Hi frank,

Thank you for the clarifications.

However, I don't see how you would "sort" (i.e. force a desired execution order) [send~]s and [receive~]s in a useful way, that is in situations where you need them.

If the only way to force execution order is by actually creating a "wired" path with subpatches, then it seems to me it is useless for [s~]s and [r~]s because if you can sort them in a wired way, then you can just replace them by wires, so you didn't need them in the first place.

Is there some other way of "sorting" them??

> It's the
> same for messages, that's why I always keep telling newbies to
> use more
> [trigger] objects.

No it's not the same.
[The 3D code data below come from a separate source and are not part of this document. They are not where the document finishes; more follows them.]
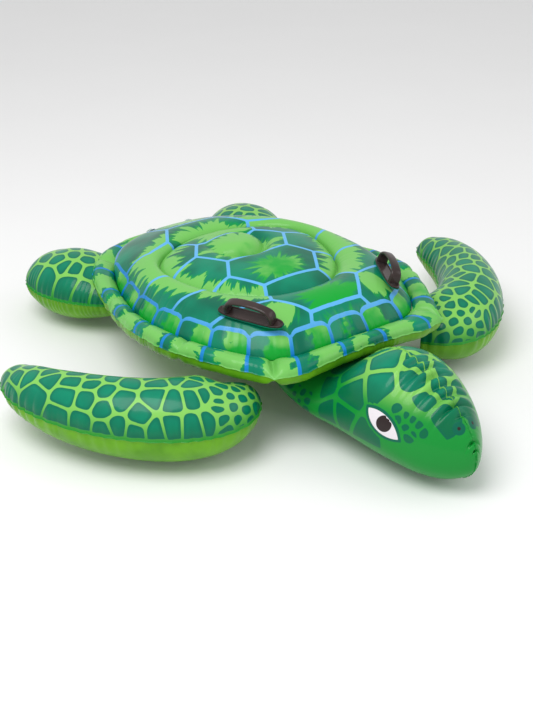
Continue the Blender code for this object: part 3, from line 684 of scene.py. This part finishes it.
def limbShape(limb, side, up):
    spine = np.array(limb["spine"])

    def middle(t):
        k = 1 - t
        return sum(w[:, None] * p for w, p in zip((k**3, 3 * t * k * k, 3 * t * t * k, t**3), spine))

    def shape(across, along):
        t = across
        here = middle(t)
        ahead = middle(np.minimum(t + 0.01, 1)) - middle(np.maximum(t - 0.01, 0))
        ahead /= np.linalg.norm(ahead, axis=1)[:, None]
        out = np.stack([ahead[:, 1], -ahead[:, 0]], 1)
        edge = limbSeam["share"]
        sweep = np.clip((along - edge) / (1 - 2 * edge), 0, 1) * math.pi
        beyond = (np.clip(edge - along, 0, 1) - np.clip(along - 1 + edge, 0, 1)) / edge * limbSeam["lip"]
        wide, tall = reading(limb["width"], t), reading(limb["height"], t)
        run = t * 0.72
        outerFolds = pucker(run, sweep * tall, 0.017, 0.034, 3.0 + side) * (0.35 + 0.9 * smoothStep(t, 0.55, 0.95))
        innerFolds = pucker(run, (math.pi - sweep) * tall, 0.026, 0.022, 6.0 + side) * 0.5
        shrink = 1 - 0.036 * (outerFolds + innerFolds) * np.clip(0.06 / np.maximum(tall, 0.02), 0.6, 2)
        scallop = limbSeam["ripple"] * np.sin(run / 0.0045 + 2 * np.sin(run / 0.03)) * np.abs(np.cos(sweep)) ** 6
        reach = np.where(np.cos(sweep) > 0, wide, wide + reading(limb["inner"], t))
        offset = reach * np.cos(sweep) * shrink + beyond + scallop * np.sign(np.cos(sweep))
        flat = here + out * offset[:, None]
        z = limb["z"] + up * (tall * np.sin(sweep) * shrink + 0.0004)
        return np.stack([flat[:, 0] * side, flat[:, 1], z], -1)
    return shape


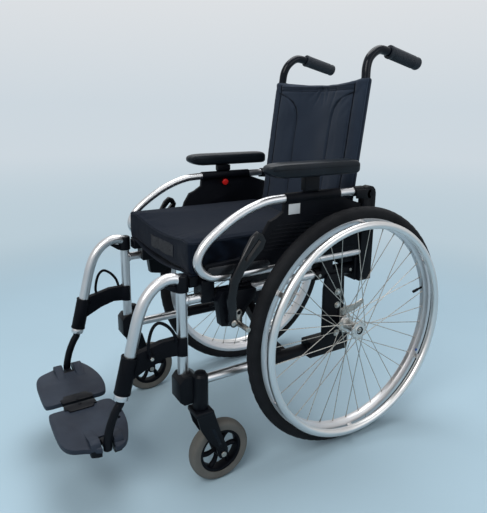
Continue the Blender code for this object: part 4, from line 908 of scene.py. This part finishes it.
def build_hanger():
    bend = [
        (POST_Y, 0.48), (-0.449, 0.487), (-0.47, 0.485), (-0.492, 0.473), (-0.511, 0.451), (-0.525, 0.421),
        HANGER_TOP,
    ]
    path = curved_at(HANGER_X, bend) + [down_hanger(0.03), down_hanger(0.1455)]
    collar = [
        (0.01, 0.1335), (0.0148, 0.1335), (0.0153, 0.1345), (0.0153, 0.144), (0.0146, 0.1458), (0.01, 0.1458),
    ]
    bar = [swept(path, HANGER_RADIUS, 36), turned_along(collar, down_hanger(0), HANGER_DOWN, 40)]
    fit_pair(bar, "hanger_tube", "hanger", SILVER)
    cap = turned_along([
        (0.0126, 0.0), (0.0155, 0.0), (0.0155, 0.03), (0.0149, 0.034), (0.0128, 0.036), (0.006, 0.0365),
    ], at(RAIL_X, POST_Y, 0.4565), UP, 48)
    wedge = plate([(-0.44, 0.47), (-0.44, 0.4568), (-0.449, 0.4578), (-0.478, 0.478)],
                  HANGER_X - 0.006, HANGER_X + 0.006, 0.0012)
    fit_pair([cap, wedge], "hanger_cap", "hanger", BLACK)
    dress_pairs(0.001, "hanger", SOFT_BLACK, "hanger_bracket")
    lips = []
    for far in (0.052, 0.13):
        lip = [(0.0168, far), (0.0179, far + 0.0004), (0.0179, far + 0.0026), (0.0168, far + 0.003)]
        lips.append(turned_along(lip, down_hanger(0), HANGER_DOWN, 40))
    fit_pair(lips, "boot_lips", "hanger", BLACK)


def build_legrests():
    build_hanger()
    loop = [
        RELEASE_PIVOT, (-0.512, 0.352), (-0.504, 0.387), (-0.489, 0.401), (-0.47, 0.391), (-0.455, 0.371),
        (-0.448, 0.348),
    ]
    strap = swept(curved_at(RELEASE_X, loop), lambda t: 0.0035 if t < 0.95 else 0.003, 20)
    boss = stud(RELEASE_X - 0.0035, RELEASE_X + 0.0045, *RELEASE_PIVOT, 0.007, 32)
    fit_pair([strap, boss], "release_lever", "hanger_lever", SOFT_BLACK)
    screw = stud(RELEASE_X + 0.004, RELEASE_X + 0.0062, *RELEASE_PIVOT, 0.0042, 6)
    fit_pair(screw, "release_screw", "hanger", STEEL)
    x, y, z = FLIP
    lower = ((-0.5835, 0.219), (-0.595, 0.192), (-0.603, 0.16), (y, z - 0.008))
    spots = [down_hanger(0.156)] + [at(HANGER_X, *spot) for spot in lower]
    path = [down_hanger(0.0625), down_hanger(0.11)] + curved(spots)
    extension = [
        swept(path, 0.009, 32), rod(at(x, y - 0.013, z), at(x, y + 0.013, z), 0.0055, 32),
        block((x, y - 0.008, z - 0.005), (HANGER_X, y + 0.008, z + 0.005), 0.0012),
    ]
    fit_pair(extension, "leg_extension", "extension", BLACK)
    stops = [rod(down_hanger(far) + 0.0088 * ACROSS, down_hanger(far) + 0.0094 * ACROSS, 0.003, 20)
             for far in (0.166, 0.18)]
    fit_pair(stops, "extension_stops", "extension", SOFT_BLACK)
    build_footplates()


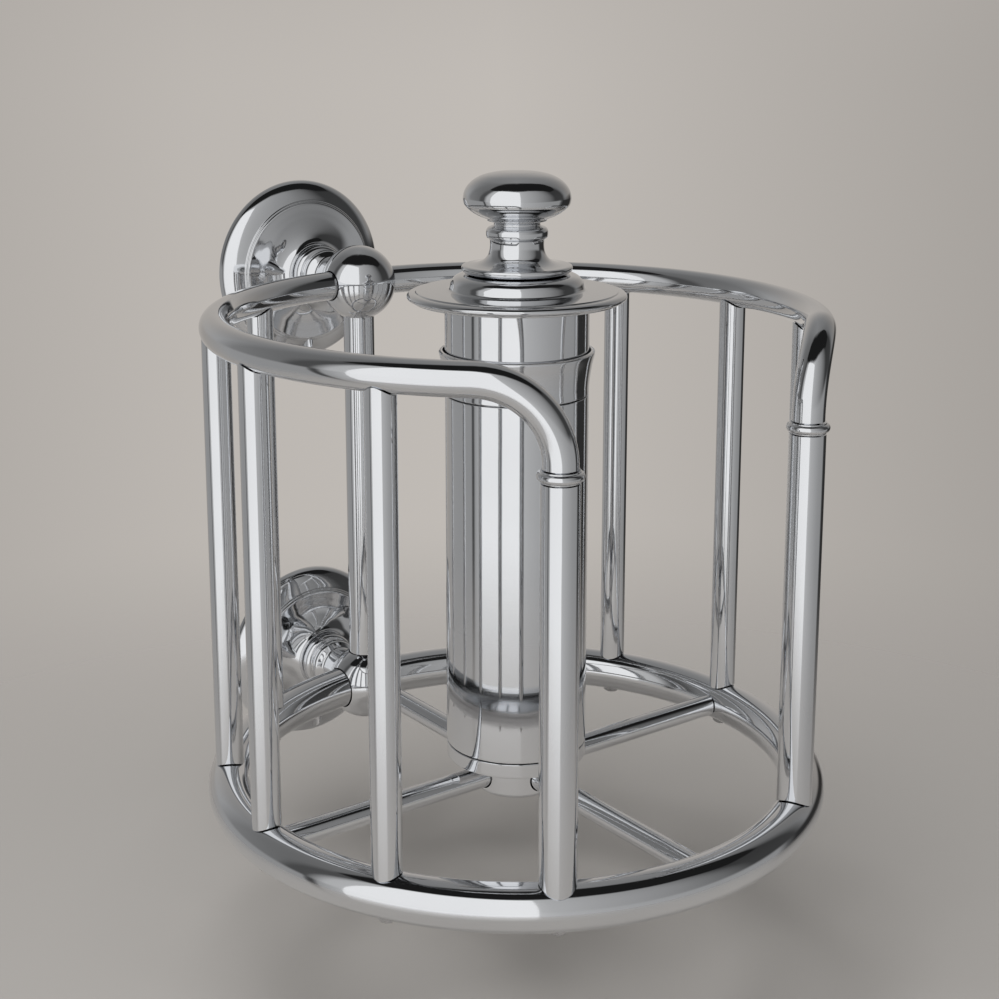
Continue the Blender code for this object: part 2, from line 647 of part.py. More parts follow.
def make_cap_guide(clear, column_top, tie_top):
    """The guide that runs in the cuff's bore, its rubber seal, and the tie screw under it."""
    radius = CUFF_BORE - SLIDE_GAP
    low = SHOULDER_LEVEL - GUIDE_DROP
    flange_top = low + GUIDE_FLANGE
    seal_level = low + GUIDE_FLANGE * GROOVE_SHARE
    half_groove = SEAL_RADIUS + GAP
    groove_floor = radius - 2 * SEAL_RADIUS - GAP
    seat = low + GUIDE_SEAT_DEPTH
    head_bore = TIE_HEAD_RADIUS + GAP
    guide = (
        (clear, column_top), (GUIDE_COLUMN_RADIUS, column_top), (GUIDE_COLUMN_RADIUS, flange_top),
        (radius, flange_top), (radius, seal_level + half_groove),
        (groove_floor, seal_level + half_groove), (groove_floor, seal_level - half_groove),
        (radius, seal_level - half_groove), (radius, low), (head_bore, low), (head_bore, seat),
        (clear, seat),
    )
    add_piece("cap_guide", turned_mesh("cap_guide", guide, ARBOR_FACETS), STEEL).location = (0, CAGE_Y, 0)
    middle = radius - SEAL_RADIUS
    turns = [2 * math.pi * side / SEAL_SIDES for side in range(SEAL_SIDES)]
    ring = [(middle + SEAL_RADIUS * math.cos(turn), SEAL_RADIUS * math.sin(turn)) for turn in turns]
    seal = add_piece("cap_seal", turned_mesh("cap_seal", ring, ARBOR_FACETS), BLACK_RUBBER)
    seal.location = (0, CAGE_Y, seal_level)
    tie = screw_outline(TIE_RADIUS, tie_top, TIE_HEAD_RADIUS, TIE_HEAD_HEIGHT, seat - GAP)
    add_piece("cap_tie_screw", turned_mesh("tie", tie, ROD_FACETS), STEEL).location = (0, CAGE_Y, 0)


def main():
    clear_scene()
    cutters = make_cutters()
    make_rail()
    make_collars()
    make_front_posts(cutters)
    make_bars(cutters)
    make_ring(cutters)
    make_ring_screws()
    make_balls(cutters)
    make_back_post(cutters)
    make_back_post_screw()
    for which, level, held in (("upper", 0, RAIL_RADIUS), ("lower", RING_LEVEL, RING_RADIUS)):
        make_wall_plate(which, level)
        make_rosette(which, level)
        make_arm(which, level, held)
    make_hub(make_cross(cutters))
    make_arbor()
    make_cap()


main()
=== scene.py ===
# %% [markdown]
# # A chrome cage holder, dressed piece by piece
#
# The holder hangs from two turned rosettes. A hoop rail runs round the top and bends down at the
# open front into two posts. Eight thin bars stand on a heavier ring at the bottom, and four rods
# across the ring carry an upright arbor in the middle. A knobbed cap lifts out of the arbor. This
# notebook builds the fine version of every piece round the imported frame.

# %% Load the fixed frame and keep its box
import json
import math

import bmesh
import bpy
from mathutils import Matrix, Vector

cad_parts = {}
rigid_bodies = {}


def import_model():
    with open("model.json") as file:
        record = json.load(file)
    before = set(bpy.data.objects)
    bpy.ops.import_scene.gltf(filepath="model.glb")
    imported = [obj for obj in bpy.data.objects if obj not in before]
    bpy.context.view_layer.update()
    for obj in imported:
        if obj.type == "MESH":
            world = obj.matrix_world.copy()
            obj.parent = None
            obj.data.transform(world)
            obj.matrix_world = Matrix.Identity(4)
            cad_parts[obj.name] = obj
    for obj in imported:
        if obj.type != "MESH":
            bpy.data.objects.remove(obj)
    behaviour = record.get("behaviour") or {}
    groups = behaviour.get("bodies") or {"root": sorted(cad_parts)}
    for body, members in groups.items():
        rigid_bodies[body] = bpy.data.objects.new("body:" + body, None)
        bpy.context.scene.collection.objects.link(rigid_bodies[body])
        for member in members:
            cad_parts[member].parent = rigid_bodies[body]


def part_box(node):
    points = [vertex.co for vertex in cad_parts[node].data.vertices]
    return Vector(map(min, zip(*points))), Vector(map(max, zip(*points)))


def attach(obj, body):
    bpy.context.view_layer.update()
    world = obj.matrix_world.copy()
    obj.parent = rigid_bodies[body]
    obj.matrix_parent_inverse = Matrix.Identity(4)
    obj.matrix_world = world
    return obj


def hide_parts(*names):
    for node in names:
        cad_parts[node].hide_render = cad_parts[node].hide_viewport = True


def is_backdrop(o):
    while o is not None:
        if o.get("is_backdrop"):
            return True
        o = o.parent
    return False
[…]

There is a big difference. A [s] and a [r] (no tilde) _is_ equivalent to a wired connection. Ok if you have a [s xxx] and multiple [r xxx]s you cannot control the order of execution of the receives, but you _do_ know that all those [r]s (and their subtree) will be executed before the following "sibling" nodes of the [s] are executed. That is exactly the same that would happen if you had a wired connection between what is connected to [s] and all the subtrees that are connected to the [r]s: a direct one-to-many wired connection without a [trigger].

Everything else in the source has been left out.